Flea markets, layering, and placemaking
Eastern Market, Washington, DC. Photo by Keith Stanley.
treet musicians on 7th Street SE. Photo by Keith Stanley. I think that one great thing about Eastern Market is its diverse crowd of vendors and customers. I think that has a lot to do with John Harrod and the Market 5 Gallery.
A couple weeks ago on the public.markets email list (subscribe through the PPS website) I wrote about the vital importance of the flea market at Eastern Market in terms of "animating" 7th Street SE. Back then, the Market was closed on Sundays and 7th Street and much of Capitol Hill was a ghost town.
Saturday flea market in the North Plaza. Photo by Keith Stanley.
Fred Kent of PPS calls the process of having a number of attractions together "layering." Jane Jacobs called it "mixed primary uses."
As the flea market began to draw people, businesses on 7th Street SE opened up on Sundays, and the public market interior responded and opened up as well. Now, even some farmers sell on the outside market line on Sundaysl, and the Hine School parking lot became the site of an unaffiliated flea market, adding yet more activity to the area. Now, most of the businesses are open along 7th Street SE, and for many it is as good a day for sales as is Saturday.
Open Sundays... Photo by Keith Stanley.
This was a many year process and people still don't agree that the flea market was essential to this process. Anyway, my post ended up getting forwarded to an Eastern Market merchant and we had a spirited week of private email discussion.
Note that I continually mention to people that the six different things going on:
(1) Eastern Market public market (interior);
(2) outside farmers line;
(3) flea markets on Saturday and Sunday;
(4) North Hall (Market 5 Gallery);
(5) the flea markets at the Hine parking lot; and
(6) the open businesses along 7th Street collectively make up one large attraction, and for the average visitor, all they care about is that it works and is exciting, meaning that these various segments need to come together and work together and market-promote together. Tom Rall's website is the closest to this happening right now.
Mike Berman's art. Photo by Keith Stanley.
Ironically, most farmers are not into flea markets, seeing flea market sales as junky and not complementary. I think that both flea markets (Eastern Market, Hine lot) do a good job in ensuring that there is quality in terms of what's sold. That's always been the knock against the flea market that was at RFK and has since been relocated to the vicinity of the "Wholesale Food Market" in the Florida Market area.
Today's Post has an article about how flea markets are seriously being impacted by online sales, particularly via Ebay--"Internet Auctions Bring a Big Shift To Once-Quirky Flea Markets." (Note that yesterday's Post had an article about organized retail shoplifting, and how much of the merchandise, such as expensive but marked down razor blades, are sold through flea markets.) If the Post had done a story on the flea markets in DC, rather than in San Jose, California, I wonder what they might have found?
I guess it's all a matter of the quality of what is being sold, making the place great.

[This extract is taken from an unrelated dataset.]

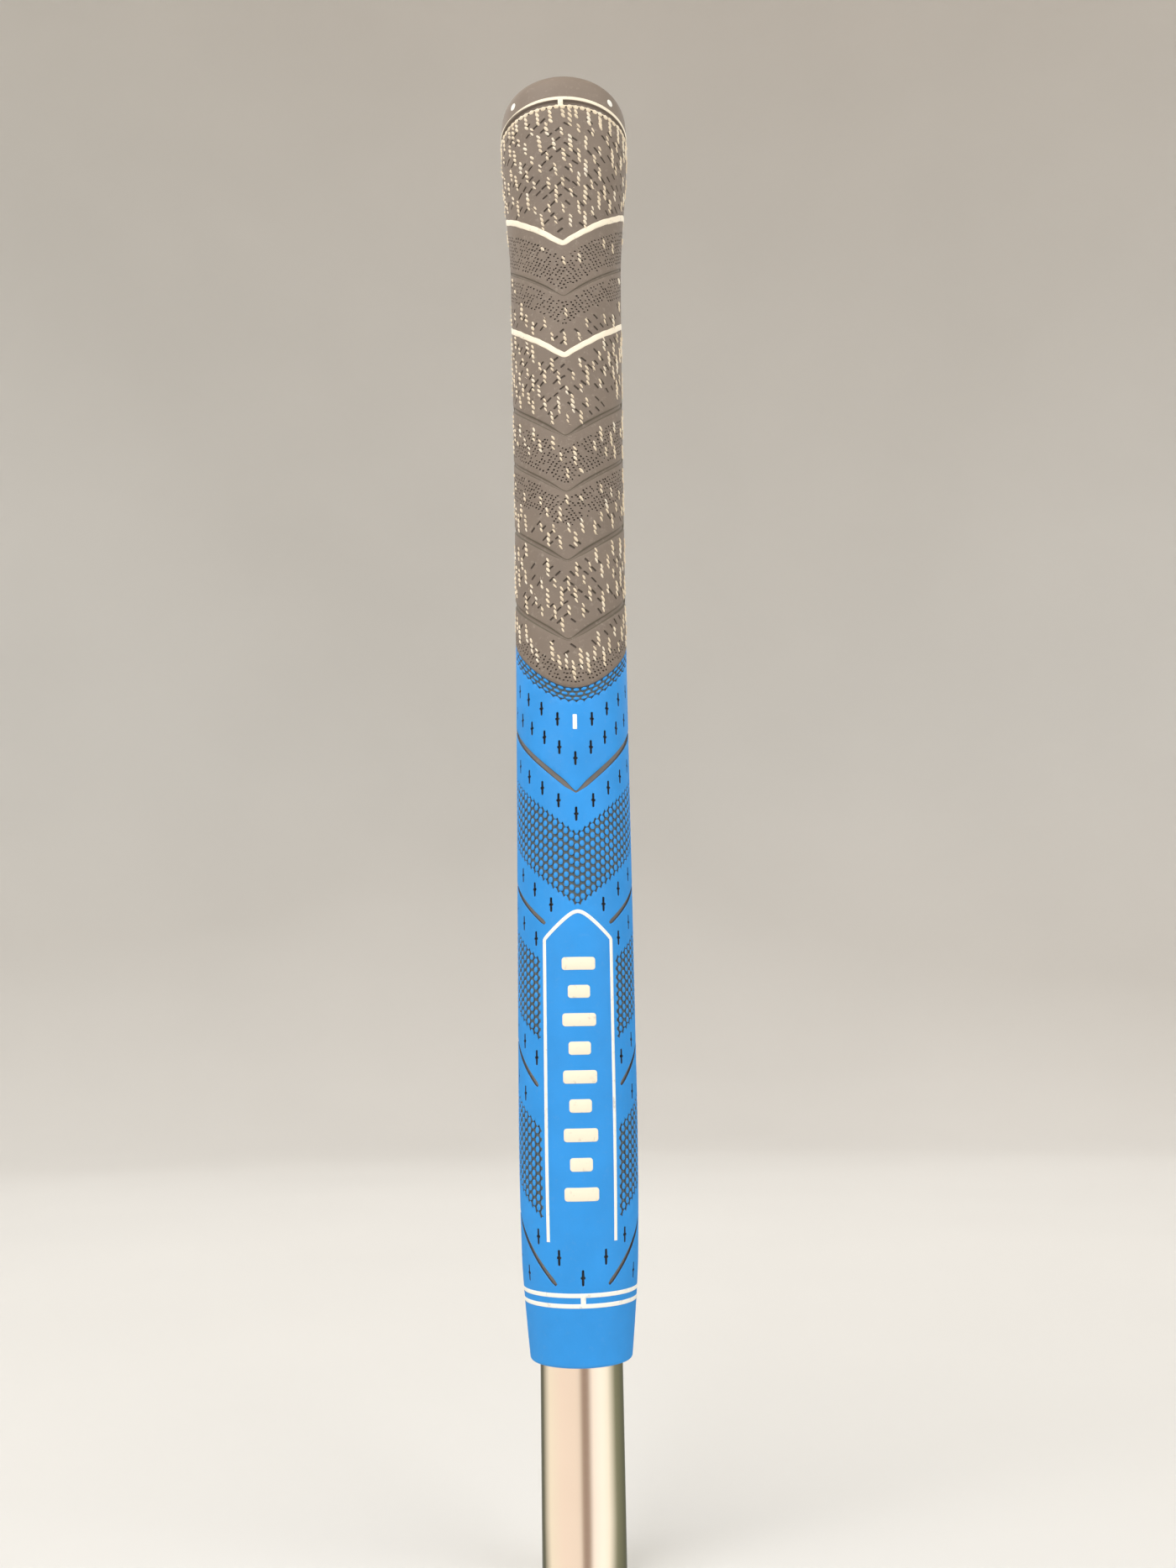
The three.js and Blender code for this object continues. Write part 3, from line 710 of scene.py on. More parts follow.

There is an interesting article from today's Philadelphia Inquirer, "Summer craft fair's fate is up in the air: Organizers fear that changing times and a clash over market time may mean the end of the Headhouse fair after 37 years," about the South Street Headhouse Crafts Market, that sounds like a different experience from Eastern Market. It mentions that over time, they had to broaden their array of offerings, which moved away somewhat from locally produced art and artists. I can see the need for this because when it comes down to it, how many people buy paintings, photographs and sculptures. Wearable art (jewelry) might sell better. But still, people are buying furniture, cds, books, and other stuff.
But they declined to combine with a farmers market, and they seem to have declined from joining with other efforts.
Again, wrt "layering," great numbers of people are required to make retail work. Cities need to provide activities that highlight the pedestrian experience and play off the vitality of the street.
That's playing off the competitive advantage or "unique selling proposition" that cities have to offer.